If $f(x)=\int_5^x \sqrt{1+t^2}\,dt$, find $(f^{-1})'(0)$.
Here is what I have done so far. I have took $f'(x)=(1+x^2)^{1/2}$ and I have found $1/f'(0)$ which should equal $1$. I don't think this is the final answer though. I'm having trouble continuing and getting to the end.
i edited the integration for 0 because it was suppose to be 5. sorry for that
On
Hint: Substituting $$u=\sqrt{1+t^2}-t,\implies t=\frac{1-u^2}{2u}$$,
the integral becomes,
$$\begin{align} f(x) &=\int_{5}^{x}\sqrt{1+t^2}\,\mathrm{d}t\\ &=-\int_{\sqrt{26}}^{\sqrt{1+x^2}-x}\frac{u+\frac{1}{u}}{2}\cdot\frac{u^2+1}{2u^2}\,\mathrm{d}u\\ &=-\int_{\sqrt{26}}^{\sqrt{1+x^2}-x}\frac{(u^2+1)^2}{4u^3}\,\mathrm{d}u. \end{align}$$
Now you have $f(x)$ written as an integral of a rational function, which can be evaluated in the usual manner. Obtain an explicit formula for $f$, and then find its inverse.
On
Let we do this step by step.
Step 1) $\sqrt{1+t^2}$ is a continuous positive function, hence $f(x)$ is a differentiable increasing function;
Step 2) $f(5)=0$; due to Step1, the inverse function of $f$ exists in a neighbourhood of zero and it is an increasing differentiable function;
Step 3) Let $g$ be the inverse function of $f$; from Step 2 we have $g(0)=5$. Since in a neighbourhood of zero $$ f(g(x)) = x $$ holds, differentiation gives: $$ g'(x)\cdot f'(g(x)) = 1$$ from which: $$ g'(0) = \frac{1}{f'(5)} $$ and we just need to find $f'(5)$.
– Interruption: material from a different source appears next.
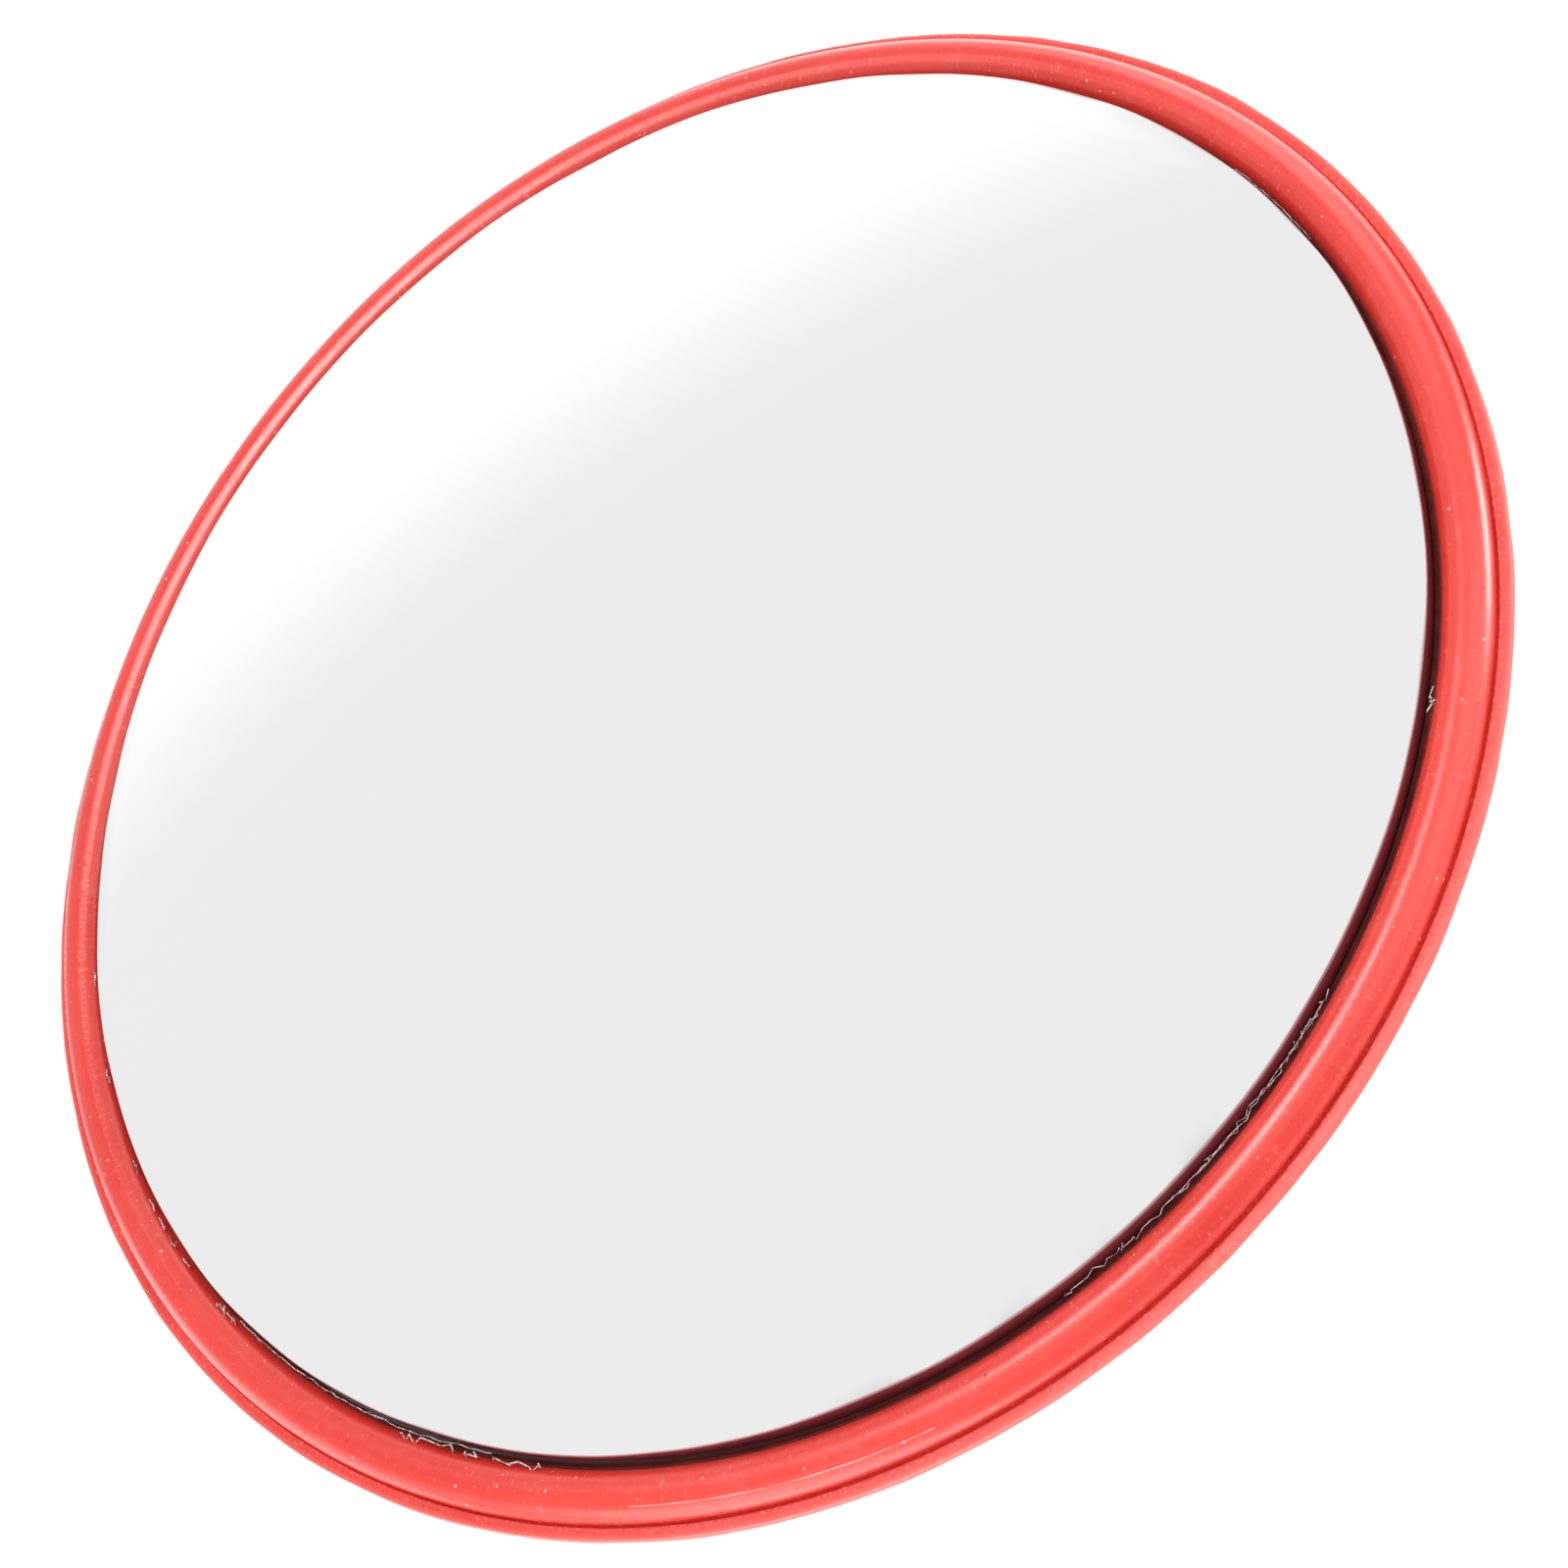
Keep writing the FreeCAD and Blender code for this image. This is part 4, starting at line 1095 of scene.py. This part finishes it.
def hexagon(name, flats, height, both_ends):
    """A six-sided bar on the origin with its top, or both ends, turned down at the corners."""
    corner = flats / math.sqrt(3)
    pick_nothing()
    bpy.ops.mesh.primitive_cylinder_add(vertices=6, radius=corner * MM, depth=height * MM,
                                        location=(0, 0, height / 2 * MM))
    bar = bpy.context.object
    bar.name = name
    bar.data.name = name
    bpy.ops.object.transform_apply(location=True)
    spots = bar.data.vertices
    pick_parts(bar, "edges", lambda e: abs(spots[e.vertices[0]].co.z - spots[e.vertices[1]].co.z) > MM)
    bpy.ops.mesh.bevel(offset=0.25 * MM, segments=2, affect="EDGES")
    bpy.ops.object.mode_set(mode="OBJECT")
    waist = corner + 0.3
    shoulder = flats / 2 * 0.97
    drop = (waist - shoulder) * math.tan(math.radians(30))
    foot = [(0, 0), (shoulder, 0), (waist, drop)] if both_ends else [(0, -1), (waist, -1)]
    blank = turned("blank", foot + [(waist, height - drop), (shoulder, height), (0, height)],
                   ORIGIN, Z_AXIS, steps=72, close=False)
    return finished(cut(bar, blank, "INTERSECT"))


def threaded_rod(size, low, high):
    """A helical thread on the Z axis between two heights, with a chamfered top."""
    radius, pitch = size["radius"], size["pitch"]
    root = radius - THREAD_DEPTH * pitch
    profile = [(root, 0), (root, 0.14), (radius, 0.44), (radius, 0.56), (root, 0.86), (root, 1.0)]
    rod = traced("thread", flat([(r, low - pitch + z * pitch) for r, z in profile], ORIGIN, X_AXIS, Z_AXIS))
    bpy.ops.object.mode_set(mode="OBJECT")
    apply_modifier(rod, "SCREW", axis="Z", angle=2 * math.pi, screw_offset=pitch * MM,
                   iterations=math.ceil((high - low) / pitch) + 2, steps=24, render_steps=24)
    finished(rod)
    for height, towards in ((high, 1), (low, -1)):
        sliced(rod, (0, 0, (height + SPARE * towards) * MM), (0, 0, towards))
    blank = turned("blank", [(0, low), (radius + 1, low), (radius + 1, high - 1.9), (root - 0.1, high),
                             (0, high)], ORIGIN, Z_AXIS, steps=48, close=False)
    return finished(cut(finished(rod), blank, "INTERSECT"))


# %% Bolts, nuts and washers
def hex_bolt(name, length, plain, start, towards):
    """An M8 bolt.  start is under its head, and its shank is plain for the given length."""
    head = placed(hexagon(name, M8["flats"], M8["head"], False), ORIGIN, -Z_AXIS)
    shank = turned("shank", [(0, -1), (3.97, -1), (3.97, plain - 0.5), (3.4, plain), (0, plain)],
                   ORIGIN, Z_AXIS, steps=48, close=False)
    cut(head, shank, "UNION")
    cut(head, threaded_rod(M8, plain - 0.6, length), "UNION")
    return finished(placed(head, start, towards))


def hex_nut(name, size, start, towards):
    """A nut that stands on start, with its bore opened out at both ends."""
    nut = hexagon(name, size["flats"], size["nut"], True)
    bore, height = size["radius"] + 0.05, size["nut"]
    section = [(0, -1), (bore + 1.5, -1), (bore, 0.5), (bore, height - 0.5), (bore + 1.5, height + 1),
               (0, height + 1)]
    cutter = turned("bore", section, ORIGIN, Z_AXIS, steps=48, close=False)
    return finished(placed(cut(nut, cutter), start, towards))


def ring_of(name, outer, inner, thickness, start, towards, edge=0.15):
    """A washer or a short tube with slightly round edges."""
    section = [(inner, edge), (inner + edge, 0), (outer - 2 * edge, 0), (outer - edge * 0.6, edge * 0.6),
               (outer, 2 * edge), (outer, thickness - 2 * edge), (outer - edge * 0.6, thickness - edge * 0.6),
               (outer - 2 * edge, thickness), (inner + edge, thickness), (inner, thickness - edge)]
    return placed(turned(name, section, ORIGIN, Z_AXIS, steps=72), start, towards)


def split_washer(name, start, towards):
    """A spring washer with its slanted cut."""
    washer = ring_of(name, 7.2, 4.3, 2.0, ORIGIN, Z_AXIS)
    pick_nothing()
    bpy.ops.mesh.primitive_cube_add(size=1, location=(6 * MM, 0, MM), rotation=(math.radians(25), 0, 0),
                                    scale=(6 * MM, 0.8 * MM, 8 * MM))
    slit = bpy.context.object
    bpy.ops.object.transform_apply(location=True, rotation=True, scale=True)
    return finished(placed(cut(washer, slit), start, towards))


def at(x, y, z):
    """A place in mm."""
    return Vector((x, y, z)) * MM


# %% Tilt bolt and its stack
UNDER_HEAD = 18.1
steel = (bright_zinc, "bright_zinc")
M8_WASHER = (8, 4.3, 1.6)
DISC = (10, BOLT_HOLE, 1.5)


def ring_pair(name, size, low, high, towards, edge=0.15):
    """Two equal rings, one on either side of what they clamp, as one piece."""
    rings = [ring_of("low", *size, low, -towards, edge), ring_of("high", *size, high, towards, edge)]
    return joined(name, rings)


bolt = hex_bolt("tilt_bolt_m8", 2 * UNDER_HEAD + 11.2, 2 * UNDER_HEAD - 2, at(-UNDER_HEAD, TILT_Y, 0), X_AXIS)
dress(bolt, "mirror_head", *steel, "tilt_bolt")
low, high = at(-CLEVIS_OUT, TILT_Y, 0), at(CLEVIS_OUT, TILT_Y, 0)
washers = ring_pair("tilt_washers_m8", M8_WASHER, low, high, X_AXIS)
dress(washers, "mirror_head", *steel, "tilt_washers")
spring = split_washer("tilt_split_washer", at(UNDER_HEAD, TILT_Y, 0), X_AXIS)
dress(spring, "mirror_head", *steel, "tilt_spring_washer")
dress(hex_nut("tilt_nut_m8", M8, at(UNDER_HEAD + 2, TILT_Y, 0), X_AXIS), "mirror_head", *steel, "tilt_nut")
low, high = at(-FORK_OUT, TILT_Y, 0), at(FORK_OUT, TILT_Y, 0)
discs = ring_pair("tilt_nylon_discs", DISC, low, high, X_AXIS, 0.25)
dress(discs, "swivel_arm", nylon, "nylon", "friction_washers")
sleeve = ring_of("tilt_sleeve_tube", 6.5, BOLT_HOLE, 18, at(-FORK_IN, TILT_Y, 0), X_AXIS, 0.3)
dress(sleeve, "swivel_arm", *sheet, "tilt_sleeve")

# %% Swivel bolt and its stack
lug_under = at(0, SWIVEL_Y, -20)
foot_top = at(0, SWIVEL_Y, FOOT_TOP)
bolt = hex_bolt("swivel_bolt_m8", 22.5, 6, at(0, SWIVEL_Y, -21.6), Z_AXIS)
dress(bolt, "pole_bracket", *steel, "swivel_bolt")
washers = ring_pair("swivel_washers_m8", M8_WASHER, lug_under, foot_top, Z_AXIS)
dress(washers, "pole_bracket", *steel, "swivel_washers")
spring = split_washer("swivel_split_washer", foot_top + at(0, 0, 1.6), Z_AXIS)
dress(spring, "pole_bracket", *steel, "swivel_spring_washer")
dress(hex_nut("swivel_nut_m8", M8, foot_top + at(0, 0, 3.6), Z_AXIS), "pole_bracket", *steel, "swivel_nut")
disc = ring_of("swivel_nylon_disc", 12, 4.3, 1.5, at(0, SWIVEL_Y, -16), Z_AXIS, 0.25)
dress(disc, "pole_bracket", nylon, "nylon", "swivel_friction_washer")

# %% Clamp fasteners
def at_both_ears(make_one, name):
    """The same fastener at both ears, the second copied from the first."""
    first = make_one(name)
    return joined(name, [first, copied(first, "other", at(2 * EAR_BOLT_X, 0, 0))])


ear_x = -EAR_BOLT_X
clamp_set = (
    ("clamp_bolts_m8", "clamp_bolts", "pole_bracket",
     lambda n: hex_bolt(n, 45, 14, at(ear_x, -8.6, 0), Y_AXIS)),
    ("clamp_head_washers_m8", "clamp_head_washers", "pole_bracket",
     lambda n: ring_of(n, *M8_WASHER, at(ear_x, -7, 0), -Y_AXIS)),
    ("clamp_washers_m8", "clamp_washers", "clamp_back",
     lambda n: ring_of(n, *M8_WASHER, at(ear_x, 7, 0), Y_AXIS)),
    ("clamp_split_washers", "clamp_spring_washers", "clamp_back",
     lambda n: split_washer(n, at(ear_x, 8.6, 0), Y_AXIS)),
    ("clamp_nuts_m8", "clamp_nuts", "clamp_back", lambda n: hex_nut(n, M8, at(ear_x, 10.6, 0), Y_AXIS)),
)
for name, node, body, make_one in clamp_set:
    dress(at_both_ears(make_one, name), body, *steel, node)

# %% Plate screws, their washers and the nuts inside
def pan_screw(name, start, towards):
    """A pan head screw with a cross recess.  start is under its head."""
    section = [(0, 3.6), (1.4, 3.56), (2.6, 3.4), (3.6, 3.0), (4.3, 2.35), (4.68, 1.5), (4.75, 0.8),
               (4.75, 0.25), (4.5, 0), (0, 0)]
    head = turned(name, section, ORIGIN, Z_AXIS, steps=64, close=False)
    arm, half = 2.2, 0.55
    cross = [(arm, half), (half, half), (half, arm), (-half, arm), (-half, half), (-arm, half), (-arm, -half),
             (-half, -half), (-half, -arm), (half, -arm), (half, -half), (arm, -half)]
    recess = extruded("recess", flat(cross, Z_AXIS * 4 * MM), Z_AXIS * -2.4 * MM)
    pick_parts(recess, "vertices", lambda v: v.co.z < 2 * MM)
    bpy.ops.transform.resize(value=(0.5, 0.5, 1), center_override=(0, 0, 0))
    cut(head, finished(recess))
    thread = placed(threaded_rod(M5, -0.5, 14), ORIGIN, -Z_AXIS)
    return finished(placed(cut(head, thread, "UNION"), start, towards))


def at_four(make_one, name, y, towards):
    """The same fastener at the four screw places, copied from the first."""
    first = make_one(name, at(0, y, 0) + SCREW_PLACES[0], towards)
    others = [copied(first, "other", place - SCREW_PLACES[0]) for place in SCREW_PLACES[1:]]
    return joined(name, [first] + others)


dress(at_four(pan_screw, "plate_screws_m5", BACK_Y + 1, Y_AXIS), "mirror_head", *steel, "plate_screws")
washers = at_four(lambda n, p, d: ring_of(n, 5, 2.8, 1.0, p, d, 0.1), "plate_washers_m5", BACK_Y, Y_AXIS)
dress(washers, "mirror_head", *steel, "plate_washers")
inner_front = 1000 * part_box("inner_plate")[0].y
nuts = at_four(lambda n, p, d: hex_nut(n, M5, p, d), "inner_nuts_m5", inner_front, -Y_AXIS)
dress(nuts, "mirror_head", *steel, "inner_nuts")

# %% [markdown]
# ## The dome takes no soft boxes
#
# Light linking excludes the dome from every soft box, so that it shows only the even sky.  The
# box under the head stands close to the floor and would streak it, so it leaves out the floor too.

# %% Light linking
for lamp in soft_boxes:
    lit = bpy.data.collections.new("lit_by_" + lamp.name)
    for number, left_out in enumerate([lens, floor] if lamp.name == "under_box" else [lens]):
        lit.objects.link(left_out)
        lit.collection_objects[number].light_linking.link_state = "EXCLUDE"
    lamp.light_linking.receiver_collection = lit
print("linked:", len(soft_boxes), "soft boxes")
Step 4) Let $F(t)$ be a primitive of $\sqrt{1+t^2}$. Then: $$ f(x) = F(x) - F(5), $$ hence differentiation and the fundamental theorem of calculus give: $$ f'(x) = F'(x) = \sqrt{1+x^2}, $$ so $f'(5)=\sqrt{26}$ and $$ g'(0) = \frac{1}{\sqrt{26}}.$$
On
First notice this the function $f(x)$ is increasing for $x\in(-\infty,\infty)$ (since $f'(x)>0$ ) which implies that the inverse exists. Let's write
$$f(x) =g(x), $$
where
$$ g(x) = \int_{5}^{x}\sqrt{1+t^2}dt. $$
Proceeding as
$$ f(x)=g(x) \implies x = f^{-1}(g(x)) \implies 1= (f^{-1}(g(x)))'g'(x)$$
$$ \implies (f^{-1}(g(x)))' = \frac{1}{g'(x)} . $$
Note that we want the derivative of inverse function at $0$ that means we should have $g(x)=0$ which implies $x=5$ (Check the definition of $g(x)$). So we have
$$ (f^{-1})' = \frac{1}{g'(0)} = \frac{1}{\sqrt{26}}. $$
On
If $(x, y)\in D_f$ then $(y, x)\in D_{f^{-1}}$. Therefore $${(f^{-1})}'(0)=\frac{1}{{(f)}'(5)}$$ also $f'(x)=\sqrt{1+x^2}$, hence $${(f^{-1})}'(0)=\frac{1}{{(f)}'(5)}\frac{1}{\sqrt{26}}$$
On
Since $f(5)=\int_5^5 \sqrt{1+t^2}\,dt=0$, and since $f(x)$ is always positive for all other $x$ since the integrand is non-negative, we uniquely have $f^{-1}(0)=5$. Now we have to determine $(f^{-1})'(0)$. We have
$f^{-1}(x)=y$
$x=f(y)$
$1=f'(y) y'$ by differentiating
$y'=\frac1{f'(y)}$
$(f^{-1})'(x)=\frac1{f'(f^{-1}(x))}$
Hence
$(f^{-1})'(0)=\frac1{f'(f^{-1}(0))}=\frac1{f'(5)}=\frac1{\sqrt{1+5^2}}=\frac1{\sqrt{26}}$
since $f'(x)=\sqrt{1+x^2}$ by the Fundamental Theorem of Calculus.
You need $f^{-1}(0)$, which means you need $x$ for which $f(x)=0$.
Then your answer is $1/f\,'(f^{-1}(0))$